Like I'm gonna, I'm gonna preach a sermon on this one day. Uh, it's another sermon for another day, but I'll give you the highlights. Jesus is in Nazareth and it says that he's prevented from doing very many miracles there because of their lack of faith. And I always ask this question because of who’s lack of faith, these people weren't atheist, they weren't pagans. These are the forefathers of our faith. These are the God believers. These are the ones who read our scriptures every day. That's who they are. And it's their lack of faith that prevents God from working in the world. And I know that there's a whole lot of us that are screaming at all these entities that we think are the problem. But what Jesus is trying to convey is Rome wasn't the problem for them. Their faith was the problem. If you want to see God move, be a person of faith! Stop screaming at people who aren't listening and be the right kind of person that pursues intimacy in our relationship with the Lord. This is when we begin to see God unleashed on the world. Not when, listen, we gotta act in faith, which is evidence that we're pursuing intimacy with God. If we're not pursuing connectedness with the Lord, then foundationally, none of the rest of it matters. We’re not saved for heaven. We're saved for connection with the creator that happens today. It happens tomorrow as well, but it happens today. We're not waiting for some glad morning. We'll celebrate some glad morning. We certainly will, but we're not waiting for it hanging on here. Eternal life starts today. And if you don't know that, but you want eternal life, we have some people who can  be praying with you down here. They’re happy to pray with you about that.

I have all kinds of implications for this message. But at the end of the day, the number one thing that we gotta be focused on is this: Sinai shows us that the pursuit of a relationship with God in this life this isn't about being right or true or getting out of here well. It's about intimacy and connection right now. And that ought to influence everything about everything.

Implication number one for us today is this: God doesn't need us to be perfect or beautiful. Israel certainly wasn't. He only wants us to be faithful. You don't have to have it all figured out and you don't even have to be faithful correctly. We just gotta be working in that direction.

Implication number two is this: God lovingly leads us. And I love that. I love that.

But implication number three then is that we're called to lovingly obey. God lovingly leads us, but we're called to lovingly obey -- not to negotiate a better deal. 

Implication number four: the relationship isn't legalism. It's a beautiful dance between two loving partners.

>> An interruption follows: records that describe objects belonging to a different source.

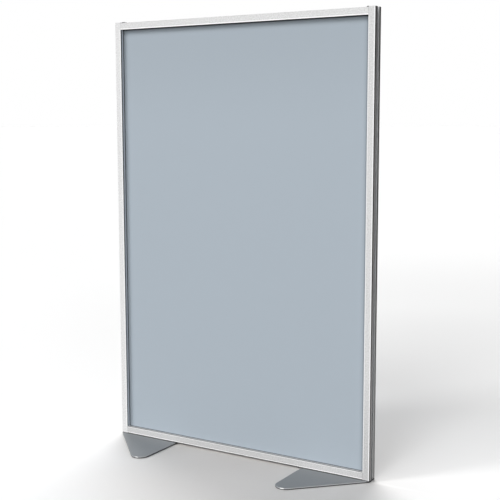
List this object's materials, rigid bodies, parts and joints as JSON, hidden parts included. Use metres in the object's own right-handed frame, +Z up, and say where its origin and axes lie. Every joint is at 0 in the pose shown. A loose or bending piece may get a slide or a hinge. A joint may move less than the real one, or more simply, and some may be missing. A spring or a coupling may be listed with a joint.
{
  "type": "portable partition",
  "caption": "Free-standing rectangular partition: a flat panel in a slotted extruded frame, standing on flat triangular foot plates with rounded tips.",
  "frame": {"origin": "on the floor, under the middle of the frame's width and depth", "axes": "+X along the panel, -Y the face seen from the front, +Z up"},
  "size_m": [1.21, 0.5288, 1.804],
  "materials": {
    "bar_aluminium": "fine-blasted, silver anodised",
    "panel_laminate": "matt blue-grey laminate",
    "core_board": "raw board",
    "gasket_rubber": "black, matt",
    "cap_plastic": "light grey, fine texture",
    "plug_plastic": "black, matt",
    "plate_paint": "grey powder coat, fine texture",
    "pad_rubber": "black",
    "screw_steel": "zinc plated"
  },
  "bodies": {
    "root": {"left_stile": "bar_aluminium", "right_stile": "bar_aluminium", "top_rail": "bar_aluminium", "bottom_rail": "bar_aluminium", "panel_core": "core_board", "panel_front_skin": "panel_laminate", "panel_rear_skin": "panel_laminate", "gasket_left": "gasket_rubber", "gasket_right": "gasket_rubber", "gasket_top": "gasket_rubber", "gasket_bottom": "gasket_rubber", "left_stile_cap": "cap_plastic", "right_stile_cap": "cap_plastic", "left_slot_plug": "plug_plastic", "right_slot_plug": "plug_plastic", "left_foot_plate": "plate_paint", "right_foot_plate": "plate_paint", "left_foot_pads": "pad_rubber", "right_foot_pads": "pad_rubber", "corner_screws": "screw_steel", "stile_foot_screws": "screw_steel", "rail_foot_screws": "screw_steel", "slot_nuts": "screw_steel"}
  },
  "joints": []
}
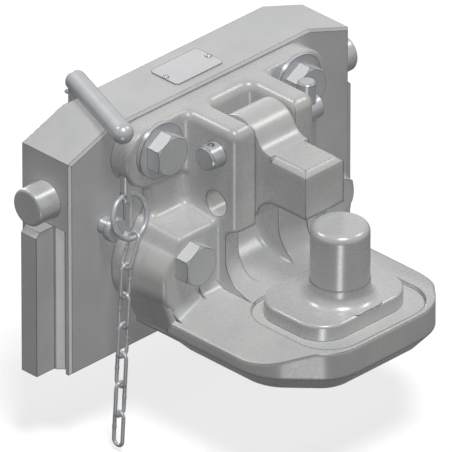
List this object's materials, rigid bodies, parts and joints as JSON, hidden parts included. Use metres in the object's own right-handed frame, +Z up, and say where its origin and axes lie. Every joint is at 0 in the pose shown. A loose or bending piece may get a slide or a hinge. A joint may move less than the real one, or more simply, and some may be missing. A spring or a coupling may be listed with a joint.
{
  "type": "pintle hook",
  "caption": "Slide-in hitch plate with side locking bolts, a bolted casting with an upright coupling pin and a hinged keeper above it.",
  "frame": {"origin": "midway between the two side rails, in their middle plane, at the foot of the slide plate", "axes": "+Z up along the slide rails, -Y out of the front towards the trailer, +X to the right seen from the front"},
  "size_m": [0.334, 0.2605, 0.2762],
  "materials": {
    "plate_paint": "satin grey paint",
    "cast_paint": "painted steel casting",
    "ground_steel": "ground",
    "bolt_steel": "zinc flake",
    "zinc_steel": "zinc plated",
    "plain_plate": "bare",
    "bronze": "sintered"
  },
  "bodies": {
    "hitch": {"slide_plate": "plate_paint", "rear_cover": "plate_paint", "cover_screws": "zinc_steel", "front_bush": "bronze", "rear_bush": "bronze", "nameplate": "plain_plate", "nameplate_rivets": "zinc_steel", "hook_body": "cast_paint", "upper_bolts": "bolt_steel", "upper_washers": "zinc_steel", "lower_bolts": "bolt_steel", "piton": "ground_steel", "piton_washer": "zinc_steel", "piton_nut": "bolt_steel", "parking_stud": "zinc_steel", "ring_pin": "zinc_steel"},
    "lever": {"pinion_shaft": "ground_steel", "lever_arm": "plate_paint", "lever_washer": "zinc_steel", "lever_nut": "bolt_steel", "handle_rod": "zinc_steel"},
    "left_lock_bolt": {"left_locking_bolt": "ground_steel", "left_rack": "ground_steel"},
    "right_lock_bolt": {"right_locking_bolt": "ground_steel", "right_rack": "ground_steel"},
    "hold_down": {"keeper": "cast_paint"},
    "pull_pin": {"keeper_pin": "zinc_steel", "keeper_pin_bar": "zinc_steel"},
    "ring": {"pull_ring": "zinc_steel"},
    "upper_chain": {"top_link": "zinc_steel"},
    "lower_chain": {"chain_links": "zinc_steel"}
  },
  "joints": [
    {"name": "lever_turn", "type": "hinge", "parent": "hitch", "child": "lever", "pos_m": [0, 0.03, 0.142], "axis": [0, 1, 0], "range_deg": [0, 57.3]},
    {"name": "left_bolt_slide", "type": "slide", "parent": "hitch", "child": "left_lock_bolt", "axis": [1, 0, 0], "range_m": [0, 0.02]},
    {"name": "right_bolt_slide", "type": "slide", "parent": "hitch", "child": "right_lock_bolt", "axis": [-1, 0, 0], "range_m": [0, 0.02]},
    {"name": "keeper_lift", "type": "hinge", "parent": "hitch", "child": "hold_down", "pos_m": [0, -0.074, 0.1684], "axis": [-1, 0, 0], "range_deg": [0, 130]},
    {"name": "pin_pull", "type": "slide", "parent": "hitch", "child": "pull_pin", "axis": [1, 0, 0], "range_m": [0, 0.1]},
    {"name": "ring_swing", "type": "hinge", "parent": "hitch", "child": "ring", "pos_m": [-0.1, -0.036, 0.141], "axis": [-1, 0, 0], "range_deg": [0, 40]},
    {"name": "chain_swing_out", "type": "hinge", "parent": "ring", "child": "upper_chain", "pos_m": [-0.1, -0.04537, 0.10832], "axis": [-1, 0, 0], "range_deg": [0, 60]},
    {"name": "chain_swing_side", "type": "hinge", "parent": "upper_chain", "child": "lower_chain", "pos_m": [-0.10942, -0.04537, 0.08613], "axis": [0, 1, 0], "range_deg": [0, 60]}
  ],
  "couplings": [
    {"joint": "left_bolt_slide", "follows": "lever_turn", "m_per_rad": 0.02},
    {"joint": "right_bolt_slide", "follows": "lever_turn", "m_per_rad": 0.02}
  ]
}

I’ve got a friend, my friend Moshay, who lives in Jerusalem. He was telling me this story about when his wife was pregnant. She woke him up in the middle of the night. She said, I hate to do this to you, but I'm craving an orange. I told him, I said, Hey, um, what I would have said is, so the keys are on the counter. He was like, no, no, no. I didn't say that. He goes, I went to the store and, and to show her how much I love her -- I didn‘t buy her one orange, I bought her a whole bag of oranges because I wanted to show her how much I loved her. So, I came home and I said, honey, look at this whole bag of oranges. She said, Oh, thank you so much. It's awesome. She ate one the threw the rest away. He loved her. Like that relationship wasn't legalism. It wasn't his moral obligation to it. He wanted to show her how much he loved her. And that's a thing. Like you can look at the 613 laws of Torah and look at it and go, man, these Jews are so legalistic about the way they keep it. But for them, that's not how they think about it at all. They're saying, God gave us 613 ways to tell him that we love him. So why wouldn't you want to do it to the extreme? Because the degree to which you do those things shows us how much we love him. He says to bring a palm frond to the temple, we don't want to bring any old palm frond to the temple, bring the biggest and the greenest and the straightest and the most beautiful and the fullest and the best, the best palm frond that you can afford. That's what you bring because that's how you show God that you love him. And I just wonder if somewhere along the way, maybe we lost the plot and we got so consumed with getting out of here that we forgot that God doesn't need us to wait for heaven to become intimately connected to us and his desire is that we know him here and now. And when we do, we're the ones who get set free. We're the ones who get set free.

I love leading into communion with that idea because where this leaves us is, how many things have we instituted into our life, have we substituted into our life, that weren't what God wanted? Or how many of the things that God wanted us to do have we just not taken very seriously? How many, how many of us have treated our relationship with God like a husband on the wedding day that goes, Hey wife, I love you. And if something changes, I'll let you know. We all go, man, that’s an equation for disaster. But I wonder if we haven't treated our relationship with the Lord that way. God knows our heart. He knows if we love him or not, but it sure is nice to hear it. We’re gonna take communion together. We take it every week. I just would invite us to consider where are the places that we've substituted less than God's agenda for our life. Let's think about that as we prepare our hearts.

On the night, Jesus was betrayed. He took bread and he broke it. He said, this is my body, which is given for you. So whenever you eat this, do it in remembrance of me. In the same way, after the dinner, he took a cup and he said, this cup, this is a new covenant of my blood, which is shed for you. So whenever you drink this cup, do so in remembrance of me. Let's pray.

God, thank you for refusing to give up on our potential. Thank you that you've knocked all the doors down for us to become everything that you've intended for us. Thank you for the invitation of connection with you that can help unleash it. I'm so grateful for your grace as I struggle sometimes to sell myself short to believe that I have a better idea. Thank you for your grace that lovingly and gently reminds us that your way is better. Thank you, God for how you love us and how you plan to use us in the world if we will be faithful. In Jesus name, amen.

I just want to remind you today. If you have anything that you need prayer for, there'll be folks up here to pray with you. If you want to talk to them about a relationship with Jesus, as well. My hope for us this week is that we can live into the connection with God that he wants us to. Stop making a relationship with God about rules and regulations but that we make it about connectedness with him. Thank you for coming.